In pratica, ogni volta che un artista si impegna con una major, allo stesso tempo è necessario che rimanga con i piedi per terra e che abbiano sempre molto chiari i propri obiettivi. Firmare un contratto non è altro che una negoziazione, molto spesso invece si crede sia un biglietto di sola andata per il successo. Quest'attitudine viene richiamata da JMSN, l'artista di albanese-americano Christian Berishaj. Alle spalle ha due "divorzi" da etichette (sotto il moniker di Christian TV), prima di trovare il meritato successo con il nuovo alias e con la propria etichetta White Room Records. JMSN sostiene che le label stiano adottando oggi un nuovo modello di business, finalizzato a tagliare investimenti e costi da parte della label, e capitalizzando un successo autogenerato dall'artista stesso.

"Un artista arriva al punto che si potrebbe benissimo sostentare da solo, ed è in quel momento che arriva la label. Arriverà il giorno in cui gli artisti si renderanno conto che il motivo per cui una major si interessa così tanto a un artista semi-affermato è il potenziale di rendita che può ottenere, senza fare nulla, da un artista che otterrebbe per sé dieci volte tanto se rimanesse svincolato da contratti," ci racconta JMSN. "Prendi ad esempio Chance the Rapper, gli sono stati offerti milioni e lui li ha rifiutati perché ovviamente se ti offrono un milione di dollari le label sono consapevoli che possono ottenere dieci volte tanto da te. Quando parlo con le label chiedo sempre: 'Cosa potete darmi voi che io da solo non potrei darmi?' e spessissimo dall'altra parte la risposta è vaga, quasi volessero eluderla. Di solito rispondono che possono garantire la diffusione in radio. Chi cazzo ascolta la radio per scoprire nuova musica? Oggi i tempi sono cambiati."

Oggi i tempi sono davvero cambiati ed ecco perché label come la Kobalt (con cui lavorano oggi sia Oh Land che Little Boots) stanno prendendo piede, dato che i loro contratti molto più flessibili e i servizi maggiori che offrono (per distribuzione, coordinazione, pubblicità, management e altro) aiutano davvero gli artisti a crescere, pur rimanendo in controllo del profitto concreto del proprio lavoro.

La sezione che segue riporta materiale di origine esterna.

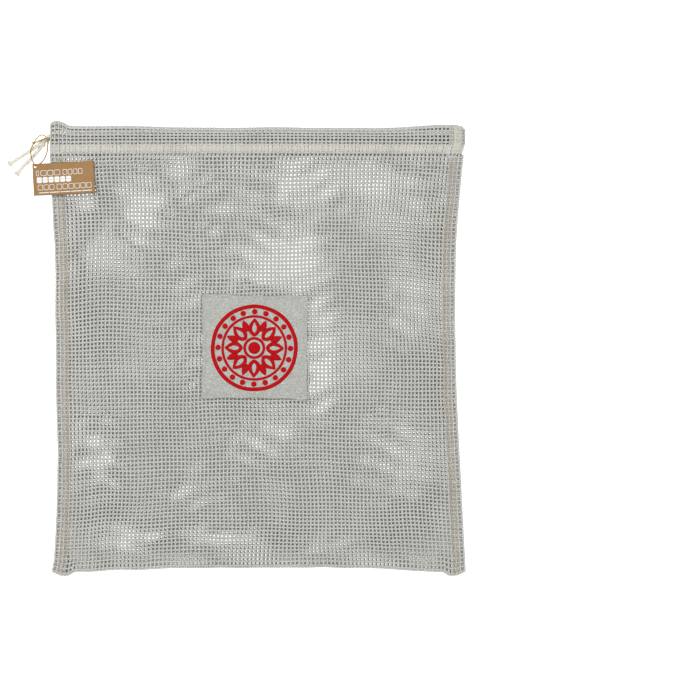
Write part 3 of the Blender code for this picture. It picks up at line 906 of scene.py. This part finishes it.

Oh Land dice che ciò che ha imparato dalla sua esperienza con le major è molto importante per la sua carriera artistica di oggi, ma non ridarebbe mai indietro la libertà che ha acquisito. "Ora posso davvero fare ciò che voglio, non devo soddisfare altri se non me stessa e i miei ascoltatori. Le loro opinioni per me sono fondamentali, non devo mettere qualcosa in un album perché sono costretta da scelte politiche altrui o marchette che devo fare per forza a un producer X. Non è con questa mentalità che ho iniziato a fare musica, ho anzi sempre pensato che la musica fosse libertà e quando ti allontani dalla libertà perde di ogni valore."

In realtà, le storie di artisti che vengono mollati dalla propria major sono tante, sempre di più, per come va il mercato musicale ai giorni nostri, ma questo non significa che quell'artista debba essere sfanculato anche dal mondo della musica in generale. Grazie alla rivoluzione digitale c'è un intero mondo di opportunità e avventure là fuori per i musicisti contemporanei, una volta che ci si concentra su come sostentare la propria carriera artistica più che su come ottenere il più possibile il più velocemente possibile. Oltretutto magari la fuoriuscita violenta dall'utero della major in molti casi si trasforma in un passaggio in più della carriera di un artista, che lo porterà a crescere su più livelli.

In molti hanno accettato di parlare con me per questo articolo, ma all'ultimo hanno declinato. Non ce l'ho con loro, li capisco, a nessuno piace raccontare delle proprie sconfitte, ma condividere le proprie esperienze può essere un mezzo potente per cambiare le cose. Quindi se vi capita di pensare di non poter avere possibilità nel mondo della musica se non siete sotto contratto con una major o se avete paura dei giorni in cui a nessuno sembra importare un cazzo di voi, sappiate che non siete soli, anzi, che siete in compagnia dei più insospettabili, e che, se questa storia ha una morale, è che il rifiuto del grande mercato non deve buttare giù nessun artista volenteroso.